The country that would play the leading role in the conquest and colonisation of the New World already felt itself entering a golden age. A century of uncertain intrigue had been resolved in the peaceful union of Spain’s competing kingdoms, Castile in the north and centre, and Aragon in the east: Castile had come to Isabella in 1474, and Aragon to Fernando in 1479; princes already joined in marriage, they were so acceptable to the Pope that they went on to be granted the title of
’Reyes Católicos’.
They were to reign together for another twenty-five years, during which they completed the Christian conquest of Spain. The last Moorish kingdom, Granada, fell on the second day of 1492, but the ten-year war had stretched the Spanish treasury to its limit.

Linguistically, Spain was an alliance of three major Romance languages, Galician (
gallego
) in the west, Castilian (
castellano
) in the centre, and Catalan (
català
) in the east.

Catalan is much more similar, as a language, to Occitan or Provençal, as spoken in southern France. It is possible to see part of the origins of the Spanish three in the different Germanic groups who took control of Iberia in the fifth century, the Suevi in the north-west, Visigoths in the centre and south.
§
At any rate, Castile established itself as the most powerful state in the region, having absorbed the western kingdom (ruled from León) in 1230. Aragon, in parallel, had come to dominate the west, uniting in a fairly equal partnership with Catalonia in 1140.

The linguistic effect of the union of Castile and Aragon, with Aragon as the junior partner, was to make Castilian the
de jure
standard for the whole of Spain, just before the flowering of literature in the early seventeenth century. And as Christians went on to replace Moors in the southern reaches of Andalusia, they recolonised the south of Spain with speakers of this Castilian. Henceforth, although Galician and Catalan retained their independence and still have their own literary traditions,
Castilian
became a synonym for ‘the Spanish language’, as it is to this day.

The Spanish approach to Christianity emphasised high-level authority as a guarantee of orthodoxy, and led all Christendom in the fifteenth and sixteenth centuries in vigorously prosecuting this belief. The Inquisition had been founded in 1480, and in 1492 the extraordinary measure was taken of expelling all Jews from the kingdom. Then, in 1502, all practice of Islamic faith was abruptly banned, although it had been explicitly guaranteed in the terms of the Muslims’ surrender of Granada ten years before.
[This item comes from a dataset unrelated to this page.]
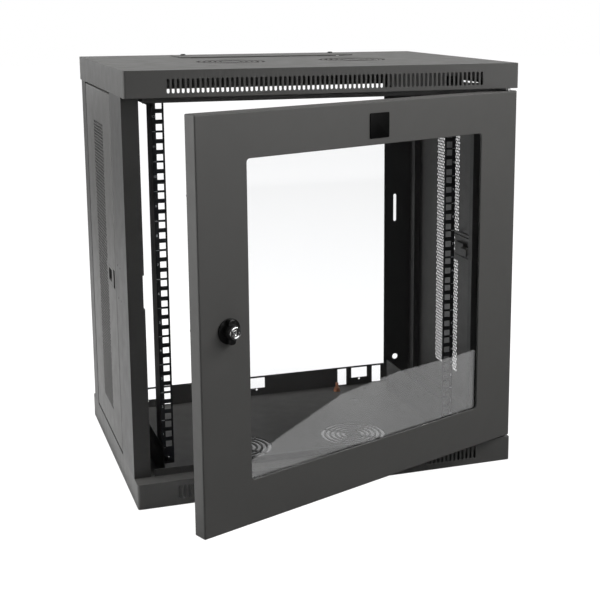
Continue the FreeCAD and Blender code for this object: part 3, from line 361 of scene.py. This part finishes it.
def bend_profile(fold):
    """Section (inset, depth) of the folded edge: round outer bend, edge face and inner face."""
    profile = []
    for step in range(BEND_STEPS + 1):
        angle = math.pi / 2 * step / BEND_STEPS
        profile.append((PANEL_BEND * (1 - math.sin(angle)), PANEL_BEND * (1 - math.cos(angle))))
    return profile + [(0.0, fold), (SKIN, fold), (SKIN, SKIN)]


def panel_mesh(name, side):
    """One folded side panel; side is +1 for the right-hand one."""
    low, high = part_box(name)
    outer = side * max(abs(low.x), abs(high.x))
    holes = panel_holes()
    points = []
    faces = []

    def rim(inset):
        return [(low.y + inset, low.z + inset), (high.y - inset, low.z + inset),
                (high.y - inset, high.z - inset), (low.y + inset, high.z - inset)]

    def add_loop(loop, depth):
        points.extend(Vector((outer - side * depth, y, z)) for y, z in loop)

    def add_walls(start, count):
        for one, two in loop_edges(start, count):
            faces.append((one, two, count + two, count + one))

    for depth, inset in ((0.0, PANEL_BEND), (SKIN, SKIN)):
        flat, kept = pierced_plate(rim(inset), holes)
        start = len(points)
        add_loop(flat, depth)
        faces.extend(tuple(start + index for index in face) for face in kept)
    for hole in holes:
        start = len(points)
        add_loop(hole, 0.0)
        add_loop(hole, SKIN)
        add_walls(start, len(hole))
    profile = bend_profile(abs(high.x - low.x))
    start = len(points)
    for inset, depth in profile:
        add_loop(rim(inset), depth)
    for ring in range(len(profile) - 1):
        add_walls(start + 4 * ring, 4)
    return mesh_piece(name.replace("side_panel", "panel_skin"), points, faces, 40.0)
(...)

There was a sense in the ruling circles of Spain that the truth was only to be found in inherited tradition; likewise the political ideal was for total unity of purpose between Pope and King, Church and State.
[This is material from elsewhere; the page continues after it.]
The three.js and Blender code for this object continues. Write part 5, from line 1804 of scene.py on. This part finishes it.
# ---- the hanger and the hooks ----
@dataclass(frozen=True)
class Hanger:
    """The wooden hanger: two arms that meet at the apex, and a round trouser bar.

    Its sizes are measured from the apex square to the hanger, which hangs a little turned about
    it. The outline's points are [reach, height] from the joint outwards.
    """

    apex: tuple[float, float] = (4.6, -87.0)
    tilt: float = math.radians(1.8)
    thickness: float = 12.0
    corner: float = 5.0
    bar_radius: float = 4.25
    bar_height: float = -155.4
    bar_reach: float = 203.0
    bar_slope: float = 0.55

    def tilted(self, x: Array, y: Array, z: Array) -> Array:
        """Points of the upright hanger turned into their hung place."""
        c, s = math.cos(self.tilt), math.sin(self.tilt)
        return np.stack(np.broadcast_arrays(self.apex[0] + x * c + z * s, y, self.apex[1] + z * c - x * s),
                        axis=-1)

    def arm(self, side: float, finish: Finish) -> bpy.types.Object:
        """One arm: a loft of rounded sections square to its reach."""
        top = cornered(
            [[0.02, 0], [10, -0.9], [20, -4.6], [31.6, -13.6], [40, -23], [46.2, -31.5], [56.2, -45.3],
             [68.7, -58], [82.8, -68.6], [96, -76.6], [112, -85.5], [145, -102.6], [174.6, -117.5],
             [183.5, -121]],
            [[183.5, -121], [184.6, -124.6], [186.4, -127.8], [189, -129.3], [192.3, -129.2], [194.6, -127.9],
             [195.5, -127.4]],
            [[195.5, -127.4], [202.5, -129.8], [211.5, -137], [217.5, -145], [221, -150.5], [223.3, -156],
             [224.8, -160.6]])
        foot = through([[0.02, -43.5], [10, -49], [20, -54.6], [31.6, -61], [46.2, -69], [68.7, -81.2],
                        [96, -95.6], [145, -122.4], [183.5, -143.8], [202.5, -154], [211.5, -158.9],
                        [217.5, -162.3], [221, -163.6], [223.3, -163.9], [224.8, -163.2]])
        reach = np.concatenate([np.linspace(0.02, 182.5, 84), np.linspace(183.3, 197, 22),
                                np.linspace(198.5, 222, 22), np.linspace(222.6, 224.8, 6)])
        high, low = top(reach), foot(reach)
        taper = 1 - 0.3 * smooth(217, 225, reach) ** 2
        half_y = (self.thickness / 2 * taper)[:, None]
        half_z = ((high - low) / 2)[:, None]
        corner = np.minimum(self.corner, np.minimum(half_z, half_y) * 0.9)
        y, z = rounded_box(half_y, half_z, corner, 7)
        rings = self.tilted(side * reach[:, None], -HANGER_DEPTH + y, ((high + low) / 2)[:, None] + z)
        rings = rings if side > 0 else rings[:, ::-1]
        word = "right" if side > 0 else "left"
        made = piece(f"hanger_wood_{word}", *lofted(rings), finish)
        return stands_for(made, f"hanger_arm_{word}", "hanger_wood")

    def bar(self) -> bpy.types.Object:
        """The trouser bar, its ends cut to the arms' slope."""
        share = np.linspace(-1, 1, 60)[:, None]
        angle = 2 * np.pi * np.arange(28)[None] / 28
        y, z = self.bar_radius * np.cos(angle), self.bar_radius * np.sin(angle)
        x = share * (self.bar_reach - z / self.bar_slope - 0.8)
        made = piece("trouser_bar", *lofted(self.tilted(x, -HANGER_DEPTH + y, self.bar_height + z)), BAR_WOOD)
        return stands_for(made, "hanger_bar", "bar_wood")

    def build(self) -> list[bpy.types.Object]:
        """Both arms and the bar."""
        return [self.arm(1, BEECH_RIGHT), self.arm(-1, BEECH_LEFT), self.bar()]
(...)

This was to have some strange effects on language policy in the Americas. Free thinking was seen as pernicious and indeed contagious; and a consequence of this was the preference, when Spain became responsible for education in the Americas, that native students should learn Latin, rather than Castilian; vernacular literature could never be guaranteed free of deceptive influences. But in spreading Spanish civilisation among foreign-language speakers, it would also become clear that the linguistic priorities of the secular and the sacred diverged: nothing matched the symbolic power of the Spanish language to signify empire—but it was easier, quicker and more reliable to spread understanding, and hence faith, in one of the native languages.
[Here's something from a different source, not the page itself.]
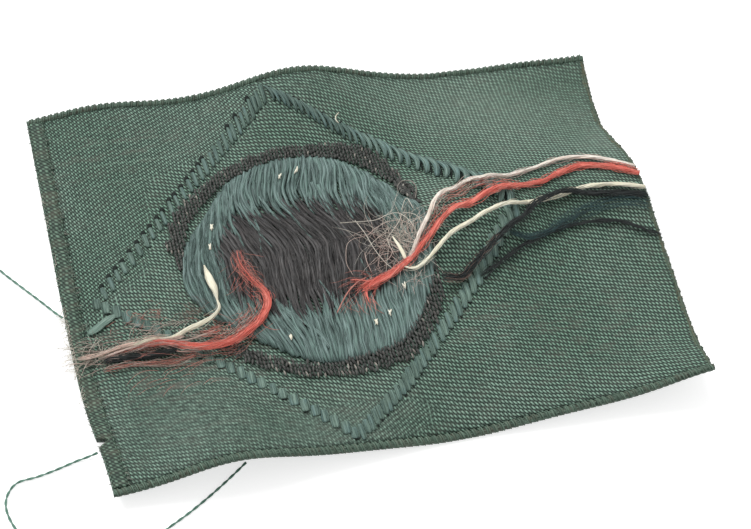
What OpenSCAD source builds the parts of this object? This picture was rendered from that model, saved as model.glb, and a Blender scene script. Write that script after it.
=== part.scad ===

Faith and righteous government might be one thing: but the getting of wealth was another. Here there was scope for innovation. Indeed, the new departure that Castile authorised was so far reaching in its consequences that it transcended even the wildest fifteenth-century romance. The Portuguese were exploring south and eastward in this period, finding a route round Africa to India and the spice islands; they had rounded the Cape in 1488, and were to reach the fabled orient on follow-up expeditions, India in 1499, Melaka (Malacca) in 1511, Guangzhou (Canton) in 1514. But in that same cardinal year of 1492, the Spanish were offered, by the Genoese adventurer Christopher Columbus, a more speculative path to the same destination, travelling due west. Queen Isabella backed him, and the result was quite different from what had been hoped: not an economic back door to the Orient, but a whole new set of worlds to conquer, ultimately a far richer prize.

An unprecedented empire
 

Caliban to Prospero:

You taught me language; and my profit on’t
Is, I know how to curse: the red plague rid you,
For learning me your language!

Shakespeare,
The Tempest
(1611), i.2.1, 1.321

It is of note that the Indians of Peru, before we Christians had come to them, had certain and particular modes of swearing, distinct from ours. They had no assertive oaths, such as ‘by God’ or ‘by heaven’ but only execration or curses… e.g. ‘if I am not telling the truth, may the sun kill me’ they said
mana checcanta õiptiy, indi guaõuchiuancmancha…
Once when I asked a chieftain in a certain province if he was a Christian, he said ‘I am not yet quite one, but I am making a beginning.’ I asked him what he knew of being Christian, and he said: ‘I know how to swear to God, and play cards a bit, and I am beginning to steal.’

Fray Domingo Santo Tomás,
Arte de la Lengua General … del Perú
(1560), ch. Xxiii

 

The spread of Spanish into the Americas was the first linguistic effect of a totally new development in recorded human history. The Spanish and the Portuguese discovered, in the late fifteenth century, that a new technology, the ocean-going ship, powered by sail, and guided by the magnetic compass and an evolving knowledge of prevailing winds, could give them direct access to distant parts of the world. Although this came as a surprise to these navigating nations, the shock was much greater to the peoples already living in the parts of the world on to which they burst. The Arabs of the Indian Ocean instantly lost their monopoly of trade with India and China; the Indians, the Chinese and all between them faced a new military threat from rapacious Europeans. But for the inhabitants of the Americas, without a seafaring tradition of their own, and so isolated for millennia from the hazards of long-distance contact, it was a shock that was usually fatal.